In practice, however, the rollout of Universal Credit reveals a mismatch between the government’s digital aspirations and the rights of some of the country’s most vulnerable people. The UN report found that many claimants who lack digital literacy skills or cannot afford internet access at home experience difficulties claiming their benefits online. The burgeoning demand for digital assistance with Universal Credit has transformed public libraries, which provide free computer services, into makeshift crisis centres – a role they are ill-equipped to undertake in light of staff shortages and their own budget cuts.

The government’s official oversight and audit body has raised serious questions about whether this system in fact saves money or costs more, and whether the government has provided adequate support to local authorities helping people obtain their benefits. This isn’t news to the government: parliamentarians and local government representatives have consistently flagged that the resources to support a “digital by default” system are not adequate.

The drive to automate critical aspects of Universal Credit has heightened the risk that people might be wrongly denied essential benefits. As of March 2018, only 38% of welfare claimants had been successfully verified under the government’s initiative to automate identity checks through services provided by the private sector.
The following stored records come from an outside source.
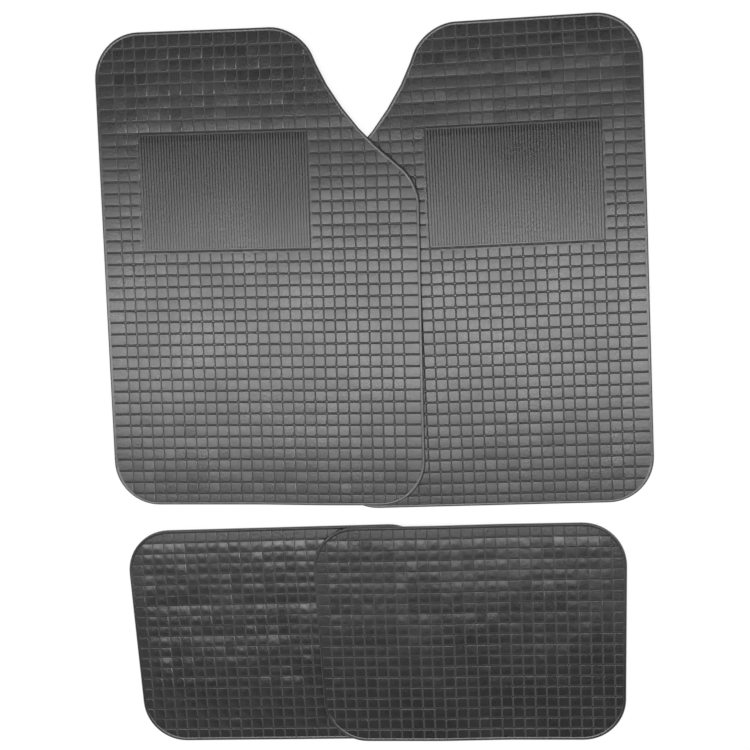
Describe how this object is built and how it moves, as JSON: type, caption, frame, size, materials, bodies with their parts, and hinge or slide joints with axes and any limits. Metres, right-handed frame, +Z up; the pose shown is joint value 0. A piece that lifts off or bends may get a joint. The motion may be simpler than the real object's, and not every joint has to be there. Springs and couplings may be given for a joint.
{
  "type": "floor mat set",
  "caption": "Moulded rubber floor mat set: front mats with ribbed heel pad and cut inner corner, plain rear mats, square tile grip pattern, laid out in overlapping pairs.",
  "frame": {"origin": "centre of the whole set's bounding box, on the floor that the mats lie on", "axes": "+Z up, +Y towards the front of the vehicle, +X towards its right side"},
  "size_m": [0.7466, 0.9966, 0.0097],
  "materials": {
    "mat_rubber": "semi-gloss moulded black rubber"
  },
  "bodies": {
    "passenger": {"passenger_mat": "mat_rubber"},
    "driver": {"driver_mat": "mat_rubber"},
    "rear_left": {"rear_left_mat": "mat_rubber"},
    "rear_right": {"rear_right_mat": "mat_rubber"}
  },
  "joints": [
    {"name": "driver_lift", "type": "slide", "parent": "passenger", "child": "driver", "axis": [0, 0, 1], "range_m": [0, 0.15]},
    {"name": "rear_left_lift", "type": "slide", "parent": "passenger", "child": "rear_left", "axis": [0, 0, 1], "range_m": [0, 0.15]},
    {"name": "rear_right_lift", "type": "slide", "parent": "rear_left", "child": "rear_right", "axis": [0, 0, 1], "range_m": [0, 0.15]}
  ]
}
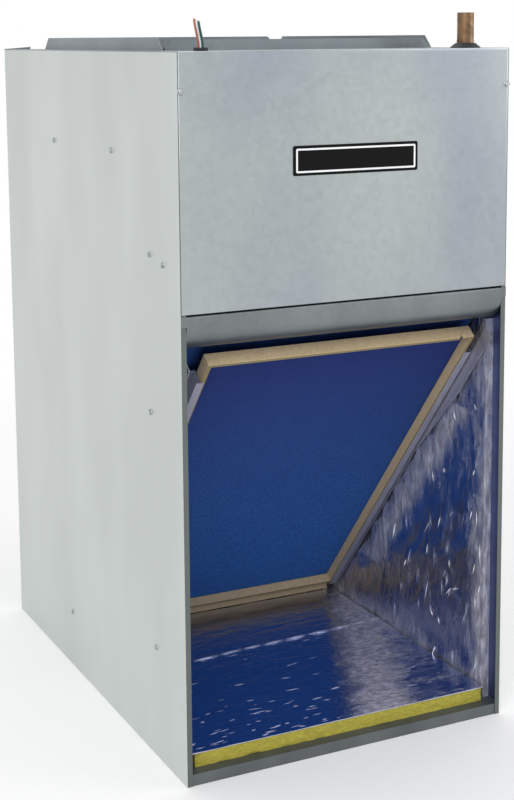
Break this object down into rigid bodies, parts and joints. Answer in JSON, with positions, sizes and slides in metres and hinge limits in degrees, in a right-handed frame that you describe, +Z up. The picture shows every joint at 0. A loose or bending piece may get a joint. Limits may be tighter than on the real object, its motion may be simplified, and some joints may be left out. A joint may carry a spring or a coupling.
{
  "type": "air handler",
  "caption": "Upright galvanised air handler: slanted return filter and slab coil in an open lower bay, blower above, flanged supply opening in the top.",
  "frame": {"origin": "centre of the base at the floor", "axes": "+Z up; the open front faces -Y; +X to the viewer's right from the front"},
  "size_m": [0.4748, 0.6884, 0.96],
  "materials": {
    "galvanised_side": "galvanised, matt",
    "galvanised_front": "galvanised, mottled satin",
    "galvanised": "galvanised, satin",
    "shaded_steel": "galvanised, satin",
    "zinc_screw": "zinc plated",
    "nameplate_black": "black with a silver line",
    "foil": "glass wool with a wrinkled foil facing",
    "foil_floor": "yellow glass wool with a creased foil facing",
    "filter_board": "plain board",
    "filter_blue": "woven fibre mat",
    "fin_aluminium": "thin fins",
    "copper": "copper, slightly oxidised",
    "brass": "turned brass",
    "black_plastic": "moulded",
    "shaft_steel": "ground steel",
    "motor_paint": "black paint",
    "cast_metal": "cast",
    "winding": "varnished copper windings",
    "board_green": "circuit board",
    "component_black": "moulded components",
    "terminal_cream": "moulded",
    "rubber_black": "rubber",
    "wire_brown": "wire insulation",
    "wire_white": "wire insulation",
    "wire_green": "wire insulation",
    "wire_grey": "wire insulation"
  },
  "bodies": {
    "cabinet": {"left_side_panel": "galvanised_side", "right_side_panel": "galvanised_side", "back_panel": "galvanised", "bottom_pan": "shaded_steel", "top_panel": "galvanised", "header_rail": "shaded_steel", "side_screws": "zinc_screw", "lining_left": "foil", "lining_right": "foil", "lining_back": "foil", "lining_floor": "foil_floor", "filter_rail_left": "galvanised", "filter_rail_right": "galvanised", "filter_stop": "galvanised", "coil_fins": "fin_aluminium", "coil_tubes": "copper", "coil_return_bends": "copper", "coil_end_plate_left": "galvanised", "coil_end_plate_right": "galvanised", "coil_top_baffle": "galvanised", "suction_header": "copper", "suction_line": "copper", "liquid_line": "copper", "distributor": "brass", "feeder_tubes": "copper", "drain_pan": "black_plastic", "drain_fittings": "black_plastic", "blower_deck": "galvanised", "plenum_front": "galvanised", "blower_wrap": "galvanised", "blower_sides": "galvanised", "motor_shell": "motor_paint", "motor_end_bells": "cast_metal", "motor_stator": "winding", "motor_bearings": "brass", "motor_mount": "galvanised", "housing_bolts": "zinc_screw", "control_box": "galvanised", "control_board": "board_green", "board_parts": "component_black", "transformer": "component_black", "terminal_block": "terminal_cream", "run_capacitor": "cast_metal", "capacitor_strap": "galvanised", "wire_bushing": "rubber_black", "suction_grommet": "rubber_black", "liquid_grommet": "rubber_black", "lead_brown": "wire_brown", "lead_white": "wire_white", "lead_green": "wire_green", "inner_leads": "wire_grey"},
    "front_panel": {"front_access_panel": "galvanised_front", "nameplate": "nameplate_black", "panel_screws": "zinc_screw", "panel_lining": "foil"},
    "filter": {"filter_frame": "filter_board", "filter_media": "filter_blue"},
    "rotor": {"blower_wheel": "galvanised", "motor_shaft": "shaft_steel", "motor_rotor": "shaft_steel"}
  },
  "joints": [
    {"name": "panel_pull", "type": "slide", "parent": "cabinet", "child": "front_panel", "axis": [0, -1, 0], "range_m": [0, 0.25]},
    {"name": "filter_slide", "type": "slide", "parent": "cabinet", "child": "filter", "axis": [0, -0.6427, 0.7661], "range_m": [0, 0.014]},
    {"name": "blower_spin", "type": "hinge", "parent": "cabinet", "child": "rotor", "pos_m": [0, 0.087, 0.625], "axis": [1, 0, 0], "continuous": true}
  ]
}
These services depend on information such as financial and phone records and immigration documents. But public assistance groups have found that many claimants lack such documentation or struggle to provide it online.

Errors in the automated processing of benefits have also sowed confusion and financial hardship among claimants. Late or incorrect payroll information provided by their employers has caused delays and reductions in benefit payments, which can take weeks to rectify. These errors are potentially catastrophic for claimants already struggling to feed their children and make ends meet. Although the government has proposed policy changes to fix these errors, it has admitted that it does not know “how this will work in practice.”

The UK is not alone in its struggles with digital welfare. A growing number of countries have botched similar efforts. In India, millions of poor families have been denied food rations because they were unable to satisfy digital identification requirements. When municipal governments in the United States and Canada replaced caseworkers with automated systems to process welfare claims, the underpayment and denial of benefits surged. Thousands of welfare claimants were wrongly accused of benefits fraud in Michigan because of design flaws in the state’s automated fraud detection system.

In the UK, these failures are increasing the strain on welfare claimants, who are already suffering from sanctions for falling short of work requirements and from reductions in their benefits over the last decade.

Despite these red flags, the government is pressing on with its digital transformation of the welfare system. A “fully automated” system for detecting fraud is also in the works. If the government does not first resolve ongoing failures with the technologies it has already rolled out, it risks repeating them. These upgrades should also not distract from the urgent task of re-evaluating the underlying premises of Universal Credit, and the slew of benefit caps, freezes and penalties enacted in its name.

Without welfare reform that addresses the root causes of poverty, hunger and homelessness, automation and other technologies may only serve to exacerbate their effects.